Striking night geometry, but the perspective and framing hold it back.
You’ve clearly aimed to showcase the façade’s grids and the glow from the occupied floors — a classic architectural study at night. The repeating windows and the warm bands of lit offices are the strongest elements here, and they do read well. This sits squarely in architectural photography, where precision in perspective and framing is part of the story. Right now the building is heavily keystoned and the frame is split by the bright metal plane on the right and a cropped glass atrium at the bottom, which dilutes the clarity of your idea. What were you most drawn to — the abstract pattern of the windows, or a broader view of the tower itself?
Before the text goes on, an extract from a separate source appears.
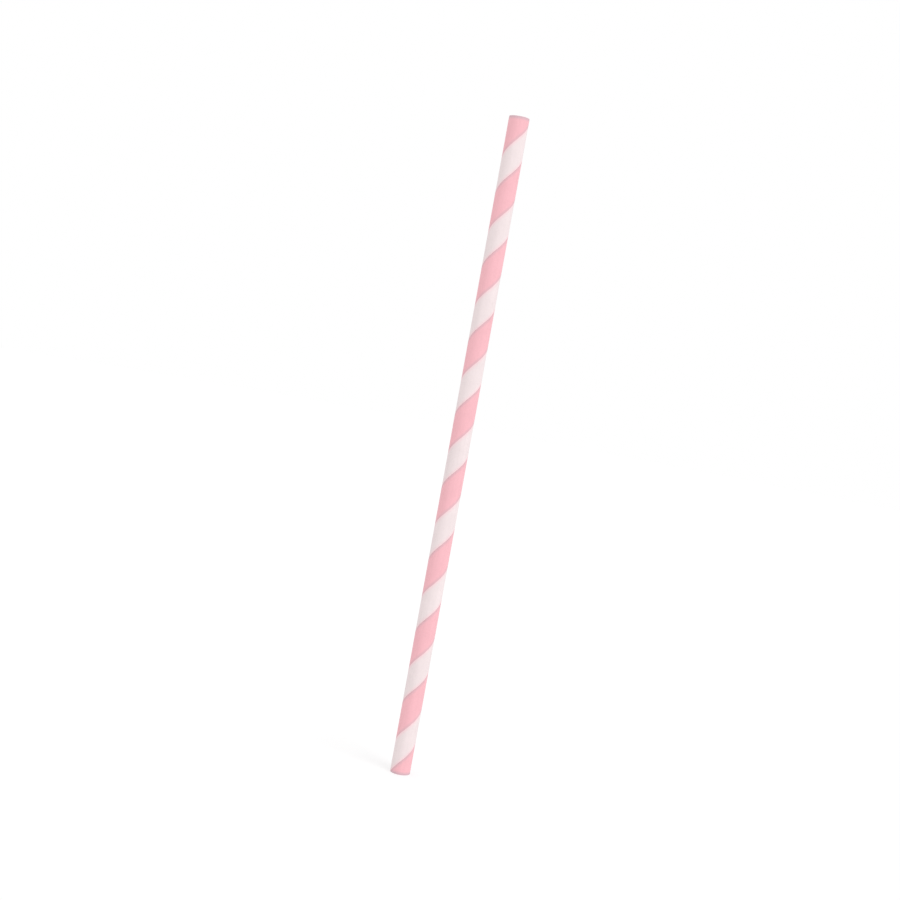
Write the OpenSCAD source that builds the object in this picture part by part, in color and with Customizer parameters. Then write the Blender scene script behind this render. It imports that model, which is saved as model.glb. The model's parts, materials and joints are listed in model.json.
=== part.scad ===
/* [Straw] */
// Length from one cut end to the other
straw_l = 195; // [150:1:250]
// Outside diameter of the paper tube
outer_d = 6; // [5:0.5:12]
// Thickness of the glued paper wall
wall = 0.4; // [0.3:0.02:0.6]

/* [Outer strip] */
// Width of the outer paper strip, edge to edge
strip_w = 14.22; // [10:0.02:15]
// Thickness of the outer paper strip
strip_t = 0.14; // [0.1:0.01:0.2]
// Width of the pink print along one edge of the strip
pink_w = 7.55; // [2:0.1:9]
// Length of pink below the head, down the middle of the front
head_pink_l = 7.1; // [0:0.1:20]

/* [Seam] */
// Width of the groove where the strip's edges meet
seam_w = 0.2; // [0.1:0.05:0.4]
// Depth of that groove
seam_depth = 0.1; // [0.05:0.01:0.14]

/* [Hidden] */

paper_white = "snow";
print_pink = "lightpink";

outer_r = outer_d / 2;
bore_r = outer_r - wall;

// The strip is wound edge to edge, so each turn round the girth climbs by the lead.
girth = PI * outer_d;
lead = strip_w * girth / sqrt(girth * girth - strip_w * strip_w);
pink_sweep = 360 * pink_w / strip_w;

// Cutters run past the ends and past the outside by this much.
past = 1;
cut_l = straw_l + 2 * past;
round_fn = 96;
steps_per_turn = 24;
cut_slices = ceil(steps_per_turn * cut_l / lead);

// Where the pink field's trailing edge starts, so that it crosses the front below the head.
front_angle = -90;
trailing_edge = front_angle - 360 * (straw_l - head_pink_l + past) / lead;

// A round paper wall standing on its lower end.
module paper_wall(inner_r) {
    difference() {
        cylinder(r = outer_r, h = straw_l, $fn = round_fn);
        translate([0, 0, -past])
            cylinder(r = inner_r, h = cut_l, $fn = round_fn);
    }
}

// A flat outline carried up the straw on the strip's right-handed helix.
module wound() {
    translate([0, 0, -past])
        linear_extrude(height = cut_l, twist = -360 * cut_l / lead, slices = cut_slices, segments = 4)
            children();
}

// The printed field, only as deep as the outer strip, because the bore is white.
module pink_band() {
    half = pink_sweep / 2;
    reach = (outer_r + past) / cos(half / 2);
    intersection() {
        paper_wall(outer_r - strip_t);
        wound()
            rotate(trailing_edge - half)
                polygon([
                    [0, 0],
                    reach * [cos(half), -sin(half)],
                    [reach, 0],
                    reach * [cos(half), sin(half)]
                ]);
    }
}

// The V-shaped groove where the strip's two edges meet, along the pink field's leading edge.
module strip_seam() {
    bottom_r = outer_r - seam_depth;
    top_r = outer_r + past;
    half_w = seam_w / 2 * (top_r - bottom_r) / seam_depth;
    wound()
        rotate(trailing_edge - pink_sweep)
            polygon([[bottom_r, 0], [top_r, -half_w], [top_r, half_w]]);
}

// One spirally wound tube, open at both ends and standing upright.
module straw() {
    difference() {
        union() {
            color(paper_white)
                difference() {
                    paper_wall(bore_r);
                    pink_band();
                }
            color(print_pink)
                pink_band();
        }
        color(paper_white)
            strip_seam();
    }
}

straw();
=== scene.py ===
# %% [markdown]
# # A paper drinking straw in pink and white
#
# A paper straw is made from long strips of paper. A machine glues the strips and winds them, one on
# another, round a polished rod, while a belt presses the tube as it turns. A knife then cuts the
# endless tube square into straws. Only the outermost strip is printed. It is pink along one edge and
# bare along the other, so the finished straw shows a pink and a white band that climb side by side.
#
# The lesson starts from a solid model of the straw, which already has its true length, diameters and
# helix. It makes the surface that the eye sees: the groove where the strip's edges meet, the layers
# that show at the cut ends, and the finish of the paper. Everything is in metres, and the straw stands
# on its lower end at the origin.

# %% Load the frame
import json
import math

import bpy
import numpy as np
from mathutils import Matrix, Vector


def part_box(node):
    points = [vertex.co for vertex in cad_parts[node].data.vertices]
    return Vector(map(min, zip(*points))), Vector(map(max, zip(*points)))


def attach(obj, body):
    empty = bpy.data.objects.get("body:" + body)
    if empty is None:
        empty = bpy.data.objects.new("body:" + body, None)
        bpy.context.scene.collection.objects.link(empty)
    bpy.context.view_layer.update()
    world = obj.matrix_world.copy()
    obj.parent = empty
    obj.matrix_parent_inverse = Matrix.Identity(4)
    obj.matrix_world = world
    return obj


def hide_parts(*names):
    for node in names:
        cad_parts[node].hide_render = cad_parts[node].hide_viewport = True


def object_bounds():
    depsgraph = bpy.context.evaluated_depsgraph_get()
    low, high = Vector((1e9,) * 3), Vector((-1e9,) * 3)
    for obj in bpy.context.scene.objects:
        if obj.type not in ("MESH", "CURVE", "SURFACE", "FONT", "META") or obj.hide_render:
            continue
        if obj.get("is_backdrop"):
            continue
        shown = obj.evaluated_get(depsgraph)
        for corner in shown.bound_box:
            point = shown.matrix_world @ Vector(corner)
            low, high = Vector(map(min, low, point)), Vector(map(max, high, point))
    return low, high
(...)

Deciding that up front will guide both your angle and how much of the structure you include.
TECHNICAL EXECUTION ★★
Exposure is generally under control — the lit floors are bright without obvious blooming, and noise is not intrusive for a night scene. However, the image suffers from strong keystone distortion; the verticals converge dramatically, making the building appear to lean away. In architectural work this is a technical flaw unless used very deliberately for an abstract. The right metal cladding contains hot streaks and specular highlights that feel clipped, and deep shadows in the lower half lose detail. White balance is mixed (cool in the glass, warm in the interior bands), which can work, but here it feels unbalanced across the frame. To reach five stars you’d need corrected verticals, cleaner highlight control, and consistent tonal detail across the façade.
COMPOSITION ★★
The frame feels undecided between an abstract pattern and a descriptive view. The bright metal wall on the right creates a heavy vertical slab that competes with the window grid rather than supporting it. The bottom edge clips the glass atrium awkwardly, adding a busy stack of lines right where the eye lands first. Up top, small bright details near the edge pull attention and make the crop feel abrupt. A more deliberate approach — either a centred, squared-off façade or a tight crop focusing solely on the illuminated bands — would give the image a clear anchor. Consider how the strongest light band could be placed on a third to lead the eye through the frame.
LIGHTING ★★★
The interior office lighting creates a pleasing rhythm of warm strips against the cooler exterior glass. This contrast hints at life inside the building and gives the scene some depth. That said, the light is very contrasty; the unlit floors are close to black, which flattens architectural detail and reduces texture. The specular reflections along the right wall are harsh and draw the eye away from the main subject. Shooting at blue hour would lift the ambient level, open the shadows, and give cleaner separation from the night sky. With more balanced light and fewer hotspots, the structure would feel more sculpted.
STORY ★★
There’s a seed of a story here — late hours in a corporate tower, signalled by those glowing bands and the little plants visible behind glass. But the frame doesn’t develop that idea further. Without people, clearer context, or a more intentional abstraction, the photo becomes a record of lights rather than a moment. The mixed elements (right wall, cropped atrium) distract from any narrative about work after dark. What could you include — a lone worker at a desk, a cleaner in silhouette, or a more disciplined pattern — to give viewers something to hold onto? Push either the human trace or the pure graphic concept.
IMPACT ★★
The scene has potential: tall glass, rhythmic illumination, and a mood that many city-dwellers recognise. As presented, it’s easy to pass by because the image lacks a decisive visual idea. The leaning verticals and crowded borders sap confidence and dilute the “wow” of the architecture. With stronger perspective control and a cleaner, more intentional crop, this could become a bold graphic study or an atmospheric city-night vignette. At present it’s competent but forgettable; tightening the concept would lift memorability significantly.
CONSTRUCTIVE NEXT STEPS
✓ Correct perspective: shoot squared to the façade with a tripod and keep the camera level; use a tilt‑shift lens if available, or apply Vertical/Transform in post to keep parallel lines true, then crop cleanly.
✓ Time it for blue hour and bracket 3–5 exposures (static scene) to protect bright window detail while lifting shadow floors; blend gently to avoid an HDR look.
✓ Commit to a concept: either go tight on the illuminated bands and repeating windows (exclude the right metal wall and lower atrium), or step back for a symmetrical, head‑on view that shows the building’s full face with tidy borders.